◆ What you are asked to do: In the lines below, find the one that contains "Give this object's" and write it out exactly, along with every line that follows it.
====================
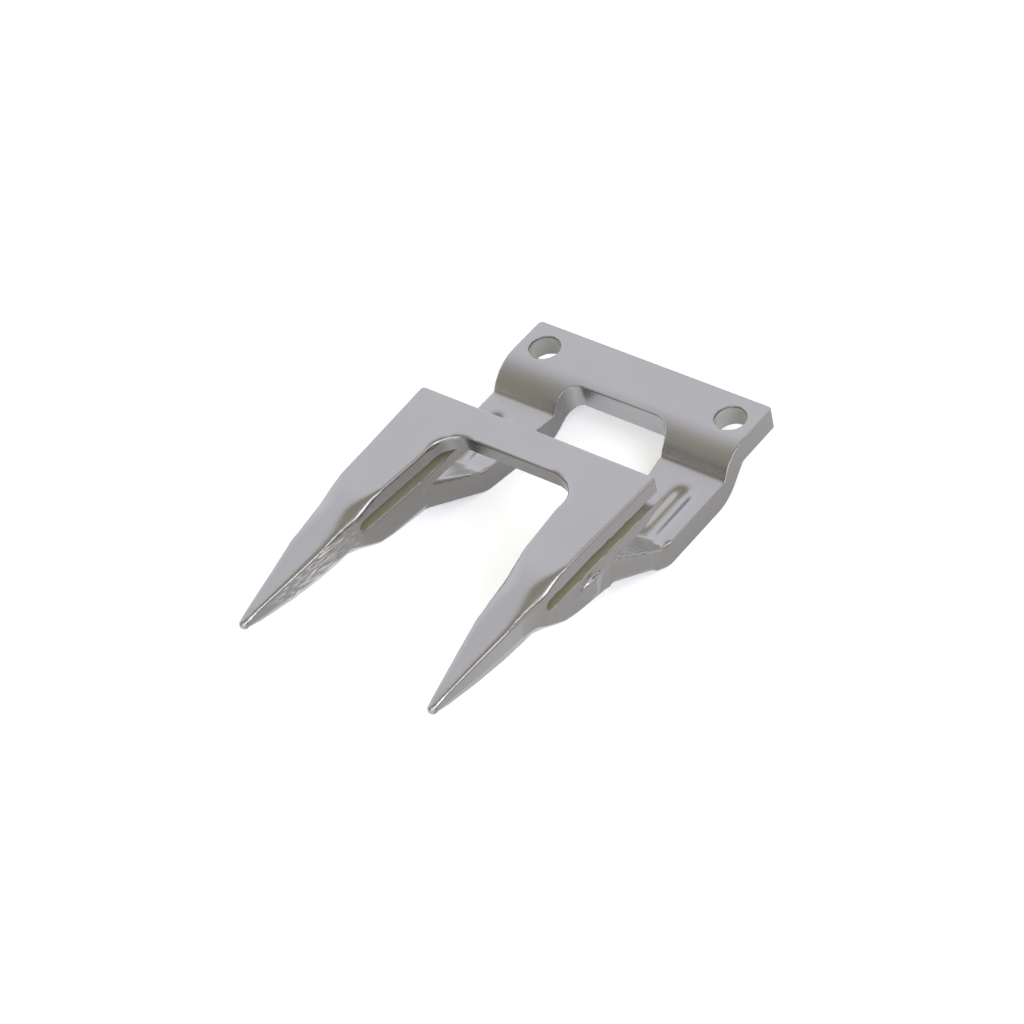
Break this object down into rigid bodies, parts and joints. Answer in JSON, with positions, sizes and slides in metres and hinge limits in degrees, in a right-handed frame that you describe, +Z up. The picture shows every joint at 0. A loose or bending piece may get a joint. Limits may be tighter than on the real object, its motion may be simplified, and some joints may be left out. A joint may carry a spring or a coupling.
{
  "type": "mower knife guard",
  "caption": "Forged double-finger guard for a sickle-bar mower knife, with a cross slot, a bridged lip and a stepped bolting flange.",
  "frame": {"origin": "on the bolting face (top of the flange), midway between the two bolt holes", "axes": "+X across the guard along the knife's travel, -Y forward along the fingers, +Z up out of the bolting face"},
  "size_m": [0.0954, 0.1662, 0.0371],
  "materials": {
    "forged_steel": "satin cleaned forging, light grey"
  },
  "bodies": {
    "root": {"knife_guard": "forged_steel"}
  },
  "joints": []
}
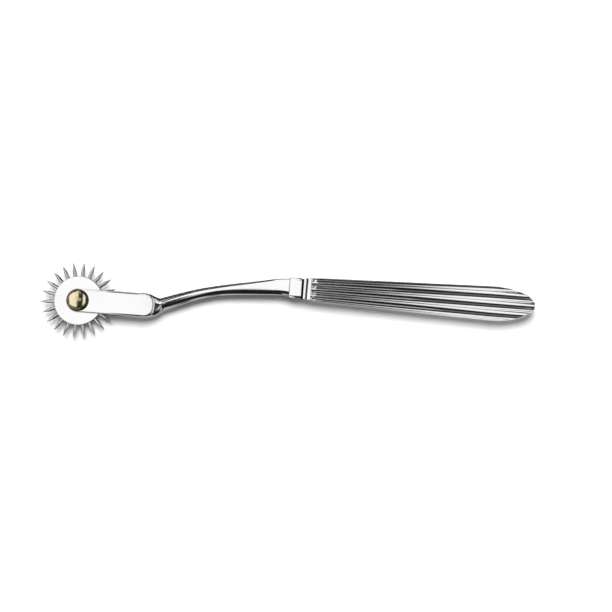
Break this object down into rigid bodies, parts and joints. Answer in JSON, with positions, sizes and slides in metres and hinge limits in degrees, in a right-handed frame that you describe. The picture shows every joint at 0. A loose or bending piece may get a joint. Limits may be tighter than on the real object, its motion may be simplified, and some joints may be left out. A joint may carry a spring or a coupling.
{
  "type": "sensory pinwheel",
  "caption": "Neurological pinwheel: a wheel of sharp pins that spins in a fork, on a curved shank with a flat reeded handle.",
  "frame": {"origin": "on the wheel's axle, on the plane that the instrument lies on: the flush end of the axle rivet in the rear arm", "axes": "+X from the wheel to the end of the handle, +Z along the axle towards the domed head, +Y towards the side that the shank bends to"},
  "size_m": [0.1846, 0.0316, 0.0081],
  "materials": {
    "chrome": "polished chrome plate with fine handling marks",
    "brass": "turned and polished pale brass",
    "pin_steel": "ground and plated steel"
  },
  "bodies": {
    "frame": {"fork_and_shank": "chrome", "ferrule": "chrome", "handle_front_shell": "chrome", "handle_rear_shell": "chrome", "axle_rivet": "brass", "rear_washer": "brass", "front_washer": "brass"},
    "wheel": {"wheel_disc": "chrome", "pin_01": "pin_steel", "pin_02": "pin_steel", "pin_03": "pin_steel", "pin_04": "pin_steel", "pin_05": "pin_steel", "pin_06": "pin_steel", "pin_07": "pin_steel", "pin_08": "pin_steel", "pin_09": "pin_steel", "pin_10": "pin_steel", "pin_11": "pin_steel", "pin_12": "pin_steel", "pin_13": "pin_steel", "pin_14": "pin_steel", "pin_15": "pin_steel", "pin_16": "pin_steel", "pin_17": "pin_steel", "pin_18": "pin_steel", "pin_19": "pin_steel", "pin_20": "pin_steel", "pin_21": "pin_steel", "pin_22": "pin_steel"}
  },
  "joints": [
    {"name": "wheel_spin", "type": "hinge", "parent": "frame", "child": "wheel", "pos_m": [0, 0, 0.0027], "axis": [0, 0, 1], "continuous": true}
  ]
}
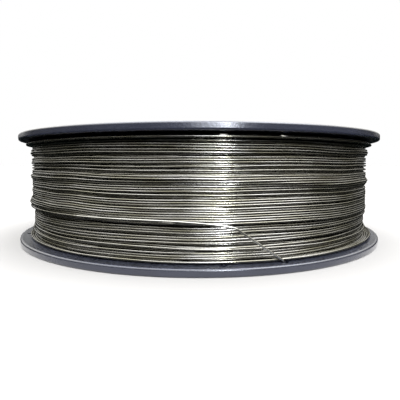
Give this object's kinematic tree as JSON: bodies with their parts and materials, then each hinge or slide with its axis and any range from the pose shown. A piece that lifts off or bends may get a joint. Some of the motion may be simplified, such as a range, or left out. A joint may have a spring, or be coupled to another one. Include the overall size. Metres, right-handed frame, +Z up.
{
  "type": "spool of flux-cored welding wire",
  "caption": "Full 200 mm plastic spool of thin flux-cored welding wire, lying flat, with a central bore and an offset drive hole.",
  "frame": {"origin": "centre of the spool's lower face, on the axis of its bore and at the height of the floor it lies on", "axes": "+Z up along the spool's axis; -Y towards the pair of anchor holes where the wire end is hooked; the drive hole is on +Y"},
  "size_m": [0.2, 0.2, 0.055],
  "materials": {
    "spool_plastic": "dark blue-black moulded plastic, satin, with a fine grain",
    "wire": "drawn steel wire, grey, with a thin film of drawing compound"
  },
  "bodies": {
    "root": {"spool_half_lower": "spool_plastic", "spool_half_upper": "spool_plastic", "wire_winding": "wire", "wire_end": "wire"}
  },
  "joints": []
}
====================
◆ The solution:
Give this object's kinematic tree as JSON: bodies with their parts and materials, then each hinge or slide with its axis and any range from the pose shown. A piece that lifts off or bends may get a joint. Some of the motion may be simplified, such as a range, or left out. A joint may have a spring, or be coupled to another one. Include the overall size. Metres, right-handed frame, +Z up.
{
  "type": "spool of flux-cored welding wire",
  "caption": "Full 200 mm plastic spool of thin flux-cored welding wire, lying flat, with a central bore and an offset drive hole.",
  "frame": {"origin": "centre of the spool's lower face, on the axis of its bore and at the height of the floor it lies on", "axes": "+Z up along the spool's axis; -Y towards the pair of anchor holes where the wire end is hooked; the drive hole is on +Y"},
  "size_m": [0.2, 0.2, 0.055],
  "materials": {
    "spool_plastic": "dark blue-black moulded plastic, satin, with a fine grain",
    "wire": "drawn steel wire, grey, with a thin film of drawing compound"
  },
  "bodies": {
    "root": {"spool_half_lower": "spool_plastic", "spool_half_upper": "spool_plastic", "wire_winding": "wire", "wire_end": "wire"}
  },
  "joints": []
}